Exercise 3 (EX3) (1 point)
Please download the Titanic survival data titanic.csv from here in CSV format. Read in the file and explore the data using the following code:
titanic = read.csv('titanic.csv') head(titanic) str(titanic) table(titanic$Class) table(titanic$Sex) table(titanic$Age) table(titanic$Survived)
Next load the arules library with library(arules)
and study the output of apriori(titanic)
.
Please answer the following questions:
- (3a) How many rules did the apriori algorithm find? (note that apriori was using the default parameters min support 0.1 and min confidence 0.8)
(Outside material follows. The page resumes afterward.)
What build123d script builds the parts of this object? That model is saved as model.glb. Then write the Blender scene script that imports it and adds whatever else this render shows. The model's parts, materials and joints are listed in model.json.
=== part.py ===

- (3b) Consider all rules with confidence equal to 1.0. Which of these is the most interesting? One rule among them can explain all others, which one? (since this particular rule has confidence 1.0, all other rules considered here have also confidence 1.0). How would you explain these rules?
- (3c) Consider the two rules with the highest lift value (find them manually or use code from EX4 to sort the rules by lift). These two rules have the same lift, the same support, and the same confidence. Why? Hint: the reason is related to what you discovered in (3b).
- (3d) What is the most interesting rule in these results, other than the ones discussed in (3b) and (3c)?
Exercise 4 (EX4) (1 point)
Consider the same Titanic dataset as in EX3. Please run the apriori algorithm again, but this time with very low min support and min confidence, and sort by lift:
rules = apriori(titanic,parameter=list(supp=0.000001,conf=0.000001)) rules = as(rules,"data.frame") rules = rules %>% arrange(-lift) head(rules, n = 10) # remember you can show as many rows as you want by changing n
- (4a) Discuss what you can learn from the 3 rules with the highest lift.
- (4b) Calculate the support count of the antecedent (left-hand-side) in the rules of (4a) by dividing the count (last column) by confidence (3rd column). Which of these rules do you find the most interesting?
- (4c) Sort all rules by confidence. What can you learn from the 9 rules with confidence 1.0 and lift greater than 3?
- (4d) Sort all rules by support. What can you learn from the 4 rules with support greater than 0.7?